La mayoría de estas personas son encuadrables en dos categorías: los tontos y los malos. Y aquí es donde siempre topamos con el eterno dilema de quién es peor, si aquel que no sabe lo que hace por ignorancia o el que hace las cosas perversamente. Particularmente creo que los tontos son más peligrosos por la sencilla razón de que son impredecibles, mientras que a los malos se les ve venir. El malo es muchas cosas, pero de entre ellas la más reseñable es que es cobarde, por lo que puede ser relativamente fácil de contrarrestar; cuando sabes de lo que es capaz puedes aplicar contramedidas y, sabiendo que es espantadizo, rechazarlo con cierto éxito. Pero el tonto es ignorante, incauto, errático e inesperado, de modo que no sabes cómo actuar contra ellos y las consecuencias de sus actos pueden ser desastrosas; quizá sea por ello que los malos utilizan a los tontos, pues son manipulables, enfermizamente obedientes y tan compulsivamente serviles que les sirven bien para esconder sus miedos y alcanzar sus deseos mediante el método del ruina montium. Apenas quiero pensar en que haya tontos maliciosos o malos atontados, pues sería regodeo o vicio de sufrimiento; tortura masoquista sin más. Pero veo tanto de ello a mi alrededor que, si no fuera por la suerte que tengo de dormir excelentemente, contaría mis sueños por pesadillas.

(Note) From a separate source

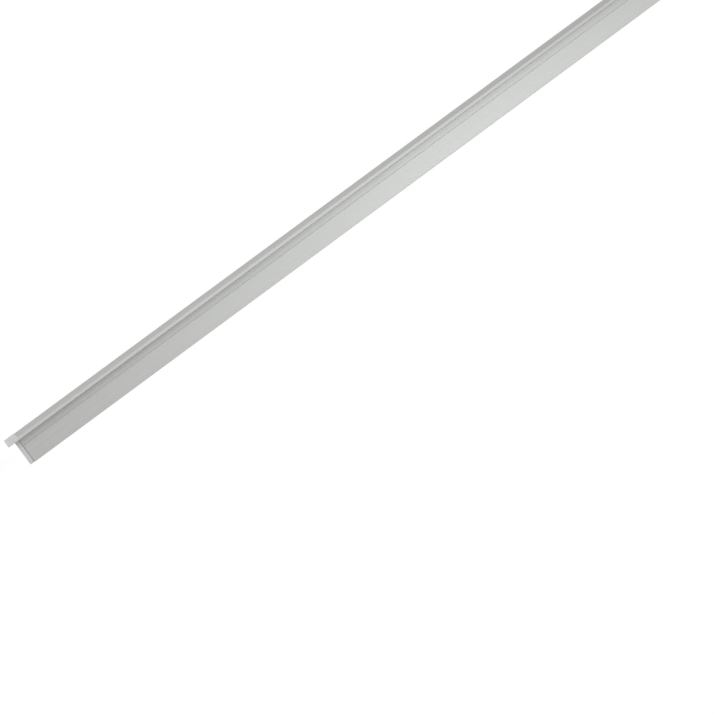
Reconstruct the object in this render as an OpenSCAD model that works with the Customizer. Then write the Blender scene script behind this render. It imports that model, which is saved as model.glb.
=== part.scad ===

Mis amigas, mis amigos, mis amigues (esta expresión es para los ofendibles) saben que empecé este año deseándoles felicidad y recordando que la civilización siempre vence a la barbarie. En estos tiempos de tribulación me gustaría enfocar las diferencias entre una y otra, como información de servicio y por si no se han parado a distinguirlas;  o por si tienen oxidado el pensamiento crítico, que es cosa frágil que no conviene tener a la intemperie si no se va a usar. La barbarie la hallamos fácilmente en aquellos que priman el beneficio ante el servicio, se encuentra también entre los que enarbolan la bandera de la hegemonía cultural, aparece con frecuencia entre los que confunden la fe con la idolatría, y pretenden hacer de ambas la norma común que someta la sociedad de todos, y es muy común en aquellos que no distinguen entre cultura y tradición, llegando a jalear el maltrato y la ofensa a la memoria hasta el punto de cuestionar y agredir los derechos que tanto cuesta adquirir.

Por su parte, la civilización se halla entre los desinteresados, los que buscan la concordia y respetan la diversidad, o en los que admiran la razón y aman la ciencia y es modelo habitual de conducta para aquellos que dignifican la custodia y trasmisión del patrimonio común y los valores universales. Así de sencilla y abrumadoramente contundente es la civilización. Tan absoluta que se comunica mediante acciones y no por medio de lenguas.

En definitiva, la barbarie y la civilización son la compañía que elegiste al elegir vocación: tú o todos.  Si eres de los primeros, la mala noticia es que siempre te recordaremos según tu elección; la buena es que estás a tiempo de cambiar.